Treating the Least Well Off

Published Online:https://doi.org/10.1176/ps.50.2.268b

To the Editor: In the Managed Care column on the mental health care system's obligation to the least well off in the October 1998 issue, Dr. James Sabin, the column editor, writes, "A severe weakness of the U.S. market-based system is that to date it lacks any guiding ethical vision." That statement is patently absurd. The market-based system is indeed guided by an ethical vision, although one Dr. Sabin and the authors may not agree with.

An enormous number of economic, business, political, and religious scholars believe the voluntary exchange of goods and services in a free-market economy, free from coercive government intrusion, is the most ethical and efficient way to distribute any commodity. And this body of thought certainly has more in common with our founding fathers, whom the authors misleadingly quote, than the ethical vision of coercive redistribution they outline.

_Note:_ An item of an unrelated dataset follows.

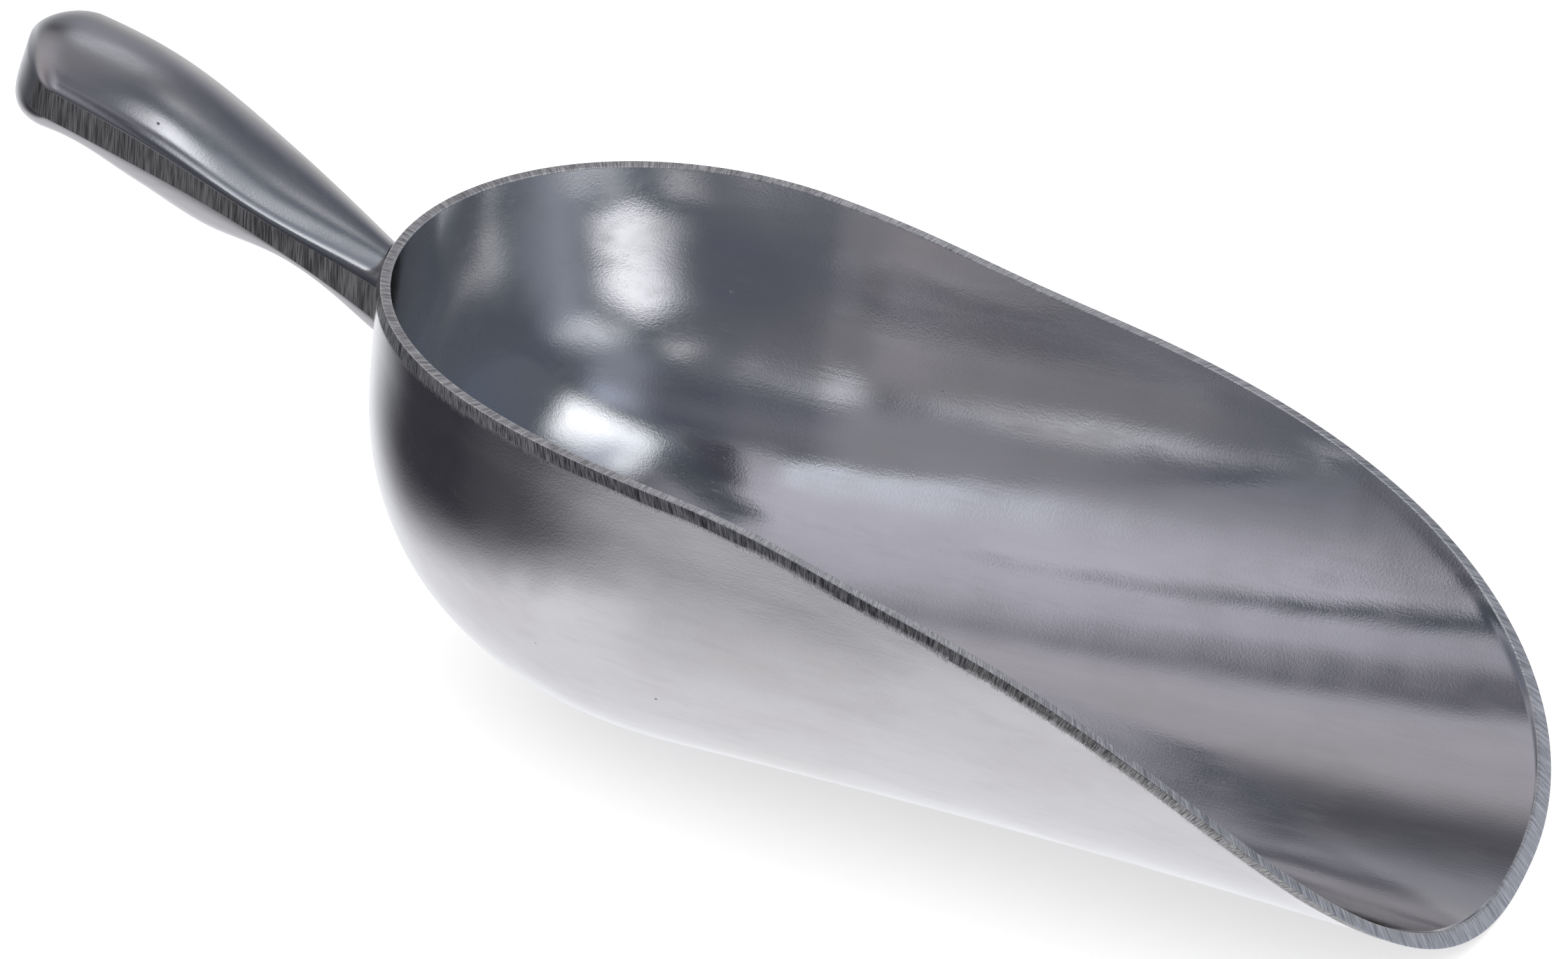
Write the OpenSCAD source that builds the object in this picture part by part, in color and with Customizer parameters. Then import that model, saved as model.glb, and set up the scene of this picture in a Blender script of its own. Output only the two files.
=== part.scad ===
// One-piece cast aluminium ice scoop with a ground rim and a contoured handle.
// The X axis runs from the handle to the mouth, and the part is symmetric about Y = 0.

/* [Bowl] */
// Length from the rear wall to the tip of the mouth
bowl_l = 264; // [240:1:290]
// Length of the rounded rear end, seen from above
dome_l = 82; // [72:1:92]
// Half width where the rounded rear end meets the sides
half_w = 64; // [56:0.5:72]
// Straight part of the flare of each side, per 100 mm towards the mouth
flare = 3; // [0:0.5:6]
// Curved part of the flare of each side, at 100 mm towards the mouth
flare_curve = 4.5; // [0:0.5:7]
// Height of the rim at the handle
rim_h = 93.5; // [86:0.5:100]
// Height at which the sides become upright
belly_h = 71.5; // [62:0.5:78]
// Fullness of the U section, where 2 is an ellipse and more is squarer
section_power = 2.35; // [2:0.05:3]
// Thickness of the floor
floor_t = 2.8; // [2:0.1:4]

/* [Rim] */
// Width of the flat ground top of the rim
lip_t = 2.3; // [1.8:0.1:3]
// Height of the ground band below the rim
band_h = 3; // [2:0.5:5]
// How far the ground band leans in at the rear, where it is widest
bevel_w = 0.8; // [0.4:0.1:1.2]

/* [Handle] */
// Distance from the rear wall to the end of the handle
handle_l = 85; // [75:1:100]
// Height of the handle's middle line at the bowl
handle_root_h = 82.2; // [80:0.1:84]
// Height of the handle's middle line at its end
handle_end_h = 123; // [110:1:130]
// How far the middle line arches up between its ends
handle_arch = 5.8; // [0:0.1:8]
// Length of the rounded end
end_round = 12; // [9:0.5:16]
// Share of the handle's length that is the neck
neck_share = 0.3; // [0.2:0.05:0.4]

/* [Hidden] */

// Side view of the rim, as control points in shares of bowl_l and rim_h
RIM_SHAPE = [[0, 1], [0.587, 1.053], [0.36, 0.561], [0.616, 1.118], [1, 0]];
RIM_LINE = [for (p = RIM_SHAPE) [p.x * bowl_l - dome_l, p.y * rim_h]];

// Handle section at equal steps from the bowl to the end
HALF_WIDTHS = [6.6, 13.8, 16.4, 15.8];
CROWNS = [5, 4.6, 6.2, 5];
BELLIES = [5, 4.2, 11, 9.6, 6.8, 11];
BANDS = [7.2, 4.3, 6.3, 7];
CROWN_POWER = 2;
END_WIDTH_POWER = 1.7;
END_HEIGHT_POWER = 3.2;

// The origin moves to the middle of the whole length
mid_x = (bowl_l - dome_l - dome_l - handle_l) / 2;
// Columns round half of the rear end, and along one side
DOME_COLS = 16;
SIDE_COLS = 26;
COLS = DOME_COLS + SIDE_COLS;
// Rows from the rim down to the floor
ROWS = 14;
// The neck enters the wall by this much
root_sink = 0.3;
// Sections of the handle up to its rounded end, of those the ones on the neck, and round the end
HANDLE_RINGS = 28;
NECK_RINGS = round(HANDLE_RINGS * neck_share);
END_RINGS = 9;
ARC_STEPS = 14;
// Share of the handle over which its sections turn
ROOT_SHARE = 0.3;
STEP = 0.001;

// Point on a Bezier curve through de Casteljau's rule
function bezier(p, t) =
    len(p) == 1 ? p[0]
    : bezier([for (i = [0 : len(p) - 2]) p[i] * (1 - t) + p[i + 1] * t], t);

// Point of the rim line moved down square to it by inset
function rim_point(t, inset) =
    let (d = bezier(RIM_LINE, min(t + STEP, 1)) - bezier(RIM_LINE, max(t - STEP, 0)))
    bezier(RIM_LINE, t) - inset * [-d.y, d.x] / norm(d);

// Curve parameter where the rim line passes x
function t_at_x(x, inset, lo = 0, hi = 1, n = 22) =
    let (m = (lo + hi) / 2)
    n == 0 ? m
    : rim_point(m, inset).x < x ? t_at_x(x, inset, m, hi, n - 1)
    : t_at_x(x, inset, lo, m, n - 1);

// Curve parameter where the rim line comes down to height z at the mouth
function t_at_z(z, inset, lo = 0.5, hi = 1, n = 22) =
    let (m = (lo + hi) / 2)
    n == 0 ? m
    : rim_point(m, inset).y > z ? t_at_z(z, inset, m, hi, n - 1)
    : t_at_z(z, inset, lo, m, n - 1);

function rim_z(x, inset) = rim_point(t_at_x(x, inset), inset).y;
function mouth_x(inset, floor_z) = rim_point(t_at_z(floor_z, inset), inset).x;

function half_width(x) = half_w + flare * x / 100 + flare_curve * pow(x / 100, 2);
function bevel(x) = bevel_w * (1 - (x + dome_l) / bowl_l);

// Share of the full width that the U section has at height z
function spread(z, floor_z) =
    pow(1 - pow(max(0, (belly_h - z) / (belly_h - floor_z)), section_power), 1 / section_power);

// A skin is [inset of its top edge, its offset outwards, height of its floor, 1 for the leaning face]
OUTER = [band_h, 0, 0, 1];
INNER = [band_h, -lip_t, floor_t, 0];
RIDGE = [0, 0, 0, 0];
RIM_INNER = [0, -lip_t, floor_t, 0];

function skin_offset(skin, x) = skin[1] + skin[3] * bevel(x);

// Distance of a side column along the bowl, closer together near the mouth
function column_x(k, skin) =
    mouth_x(skin[0], skin[2]) * (1 - pow(1 - (abs(k) - DOME_COLS) / SIDE_COLS, 2.1));

// Point of a skin on column k at share f of the height between its floor and its top edge
function skin_point(skin, k, f) =
    abs(k) <= DOME_COLS
    ? let (a = 90 * abs(k) / DOME_COLS,
           top = rim_z(-dome_l * cos(a), skin[0]),
           z = skin[2] + (top - skin[2]) * f,
           q = spread(z, skin[2]),
           x = -(dome_l + skin_offset(skin, -dome_l * cos(a))) * q * cos(a))
      [x, sign(k) * (half_width(x) + skin_offset(skin, x)) * q * sin(a), z]
    : let (x = column_x(k, skin),
           top = abs(k) == COLS ? skin[2] : rim_z(x, skin[0]),
           z = skin[2] + (top - skin[2]) * f)
      [x, sign(k) * (half_width(x) + skin_offset(skin, x)) * spread(z, skin[2]), z];

// Rows lie closer together near the floor
function row_share(i) = 1 - cos(90 * (1 - i / ROWS));

function skin_grid(skin) =
    [for (k = [-COLS : COLS]) for (i = [0 : ROWS]) skin_point(skin, k, row_share(i))];

// The two sides meet along the floor, the rear columns at one point, and the last columns at the tip
function grid_id(k, i) =
    abs(k) == COLS ? 0
    : i == ROWS && abs(k) <= DOME_COLS ? COLS * (ROWS + 1) + ROWS
    : (i == ROWS ? abs(k) + COLS : k + COLS) * (ROWS + 1) + i;

// A triangle, or nothing where two of its corners are the same
function tri(a, b, c) = a == b || b == c || a == c ? [] : [[a, b, c]];

function grid_faces(base, flip) =
    [for (k = [-COLS : COLS - 1]) for (i = [0 : ROWS - 1])
        let (a = base + grid_id(k, i),
             b = base + grid_id(k + 1, i),
             c = base + grid_id(k + 1, i + 1),
             d = base + grid_id(k, i + 1))
        each flip ? concat(tri(a, b, c), tri(a, c, d)) : concat(tri(a, c, b), tri(a, d, c))];

module bowl() {
    inner_base = (2 * COLS + 1) * (ROWS + 1);
    edge = [for (k = [-COLS : COLS - 1])
        let (a = grid_id(k, 0),
             b = grid_id(k + 1, 0),
             c = inner_base + b,
             d = inner_base + a)
        each concat(tri(a, b, c), tri(a, c, d))];
    color("#b4b7bf")
    translate([-mid_x, 0, 0])
    polyhedron(
        points = concat(skin_grid(OUTER), skin_grid(INNER)),
        faces = concat(grid_faces(0, false), grid_faces(inner_base, true), edge));
}

module rim() {
    skins = [RIDGE, RIM_INNER, INNER, OUTER];
    stations = 2 * COLS;
    points = [for (k = [-COLS : COLS - 1]) for (s = skins) skin_point(s, k, 1)];
    faces = [for (n = [0 : stations - 1]) for (s = [0 : 3])
        let (a = 4 * n + s,
             b = 4 * ((n + 1) % stations) + s,
             c = 4 * ((n + 1) % stations) + (s + 1) % 4,
             d = 4 * n + (s + 1) % 4)
        each s == 2 ? [[a, b, d], [b, c, d]] : [[a, b, c], [a, c, d]]];
    color("#cfd1d4")
    translate([-mid_x, 0, 0])
    polyhedron(points = points, faces = faces);
}

// Smooth curve through equally spaced values, at share s of the way
function along(v, s) =
    let (n = len(v) - 1,
         i = max(0, min(floor(s * n), n - 1)),
         u = s * n - i,
         p1 = v[i],
         p2 = v[i + 1],
         p0 = i > 0 ? v[i - 1] : 2 * p1 - p2,
         p3 = i < n - 1 ? v[i + 2] : 2 * p2 - p1)
    p1 + (p2 - p0) * u / 2 + (p0 - 2.5 * p1 + 2 * p2 - 0.5 * p3) * u * u
    + (1.5 * (p1 - p2) + (p3 - p0) / 2) * pow(u, 3);

function handle_mid(s) = [
    -dome_l - handle_l * s,
    handle_root_h + (handle_end_h - handle_root_h) * s + 4 * handle_arch * s * (1 - s)];

function handle_up(s) =
    let (d = handle_mid(s + STEP) - handle_mid(s - STEP))
    [d.y, -d.x] / norm(d);

end_share = end_round / norm([handle_l, handle_end_h - handle_root_h]);

// How much of the full section is left at share s, with power p in the rounded end
function end_scale(s, p) = pow(1 - pow(max(0, (s - 1 + end_share) / end_share), p), 1 / p);

function signed_pow(v, p) = sign(v) * pow(abs(v), p);

// Point of the handle at share s: y, rise and side say where it lies on the unit section
function handle_point(s, y, rise, side) =
    let (m = handle_mid(s),
         up = handle_up(s),
         w = along(HALF_WIDTHS, s) * end_scale(s, END_WIDTH_POWER),
         tall = along(rise > 0 ? CROWNS : BELLIES, s) * end_scale(s, END_HEIGHT_POWER),
         h = side * along(BANDS, s) / 2 + rise * tall)
    [m.x + up.x * h, w * y, m.y + up.y * h];

// Rear wall of the bowl at distance y from the middle
function wall_x(y) = -(dome_l + bevel_w) * sqrt(1 - pow(y / half_w, 2));

function ease(u) = u >= 1 ? 1 : u * u * (3 - 2 * u);

// One closed section of the handle: the crown, then the belly, with the flat band between them.
// Near the bowl the sections turn until the first one lies on its rear wall.
function handle_ring(s) =
    [for (half = [1, -1]) for (j = [0 : ARC_STEPS])
        let (a = 180 * j / ARC_STEPS,
             y = half * signed_pow(cos(a), 2 / CROWN_POWER),
             rise = half * pow(sin(a), 2 / CROWN_POWER),
             first = handle_point(0, y, rise, half),
             shift = (first.x - wall_x(first.y)) / handle_l,
             p = handle_point(s + shift * (1 - ease(s / ROOT_SHARE)), y, rise, half))
        s == 0 ? [wall_x(p.y) + root_sink, p.y, p.z] : p];

// Share of the handle's length at section i, closer together round the end
function ring_share(i) =
    i <= HANDLE_RINGS ? (1 - end_share) * i / HANDLE_RINGS
    : 1 - end_share * (1 - sin(84 * (i - HANDLE_RINGS) / END_RINGS));

function middle(ring) = [for (c = [0 : 2]) ([for (p = ring) p[c]] * [for (p = ring) 1]) / len(ring)];

// Closed solid through rings of equal length, with a fan over each end
module loft(rings) {
    n = len(rings[0]);
    last = n * (len(rings) - 1);
    points = concat([for (r = rings) each r], [middle(rings[0]), middle(rings[len(rings) - 1])]);
    sides = [for (r = [0 : len(rings) - 2]) for (i = [0 : n - 1])
        let (a = r * n + i,
             b = r * n + (i + 1) % n,
             c = b + n,
             d = a + n)
        each [[a, b, c], [a, c, d]]];
    ends = [for (i = [0 : n - 1])
        each [[(i + 1) % n, i, last + n], [last + i, last + (i + 1) % n, last + n + 1]]];
    polyhedron(points = points, faces = concat(sides, ends));
}

module neck() {
    color("#a9abb2")
    translate([-mid_x, 0, 0])
    loft([for (i = [0 : NECK_RINGS]) handle_ring(ring_share(i))]);
}

module grip() {
    color("#a2a4ab")
    translate([-mid_x, 0, 0])
    loft([for (i = [NECK_RINGS : HANDLE_RINGS + END_RINGS]) handle_ring(ring_share(i))]);
}

bowl();
rim();
neck();
grip();
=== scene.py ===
"""One-piece cast aluminium ice scoop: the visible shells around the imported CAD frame, their materials, and a plain studio."""

import math

import bmesh
import bpy
import numpy as np
from mathutils import Matrix, Vector, noise


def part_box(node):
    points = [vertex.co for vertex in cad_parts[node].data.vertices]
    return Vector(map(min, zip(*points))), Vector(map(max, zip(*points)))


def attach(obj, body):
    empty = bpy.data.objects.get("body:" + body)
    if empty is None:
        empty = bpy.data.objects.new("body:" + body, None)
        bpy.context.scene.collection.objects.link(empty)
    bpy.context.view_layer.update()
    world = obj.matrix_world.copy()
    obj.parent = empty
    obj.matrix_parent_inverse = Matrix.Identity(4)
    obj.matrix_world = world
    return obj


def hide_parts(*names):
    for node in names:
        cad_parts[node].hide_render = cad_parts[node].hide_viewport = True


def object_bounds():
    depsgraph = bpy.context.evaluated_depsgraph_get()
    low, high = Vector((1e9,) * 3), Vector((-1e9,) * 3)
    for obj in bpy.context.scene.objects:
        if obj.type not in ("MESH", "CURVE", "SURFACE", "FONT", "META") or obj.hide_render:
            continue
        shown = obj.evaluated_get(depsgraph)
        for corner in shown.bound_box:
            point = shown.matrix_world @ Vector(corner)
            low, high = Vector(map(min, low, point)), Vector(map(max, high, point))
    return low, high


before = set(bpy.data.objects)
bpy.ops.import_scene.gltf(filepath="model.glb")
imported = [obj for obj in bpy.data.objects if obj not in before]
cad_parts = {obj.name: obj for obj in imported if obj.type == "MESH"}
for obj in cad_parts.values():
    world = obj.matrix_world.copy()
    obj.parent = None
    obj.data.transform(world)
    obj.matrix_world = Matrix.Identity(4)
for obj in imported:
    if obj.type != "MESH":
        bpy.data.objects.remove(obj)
cad_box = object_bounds()

# ---------------------------------------------------------------- dimensions

MM = 0.001
RIM_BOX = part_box("rim")

BEVEL_W = 0.8 * MM
REAR_X = RIM_BOX[0].x + BEVEL_W
TIP_X = RIM_BOX[1].x
BOWL_L = TIP_X - REAR_X
DOME_L = 82 * MM
# where the round back meets the straight trough
START_X = REAR_X + DOME_L
HALF_W = 63.98 * MM
FLARE = 0.03
FLARE_CURVE = 0.45 / 1.0
RIM_H = 93.5 * MM
BELLY_H = 71.5 * MM
SECTION_POWER = 2.35
FLOOR_T = 2.8 * MM
LIP_T = 2.3 * MM
BAND_H = 3 * MM
# side view of the rim, in shares of the bowl's length and height
RIM_SHAPE = ((0, 1), (0.587, 1.053), (0.36, 0.561), (0.616, 1.118), (1, 0))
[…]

Most of the current problems of cost and access that the article seeks to address are actually the result of interference in the health care marketplace. Allowing the market to perform optimally by decreasing the role of regulation and taxpayer subsidy would advance the very laudable goal of providing the best treatment to the most people, a highly ethical outcome.

If the column editor or the authors do not like the ethics of the marketplace they should attack them, but claiming they don't exist is either ignorant or arrogant.

Dr. Phillips is a fourth-year psychiatric resident in San Antonio, Texas.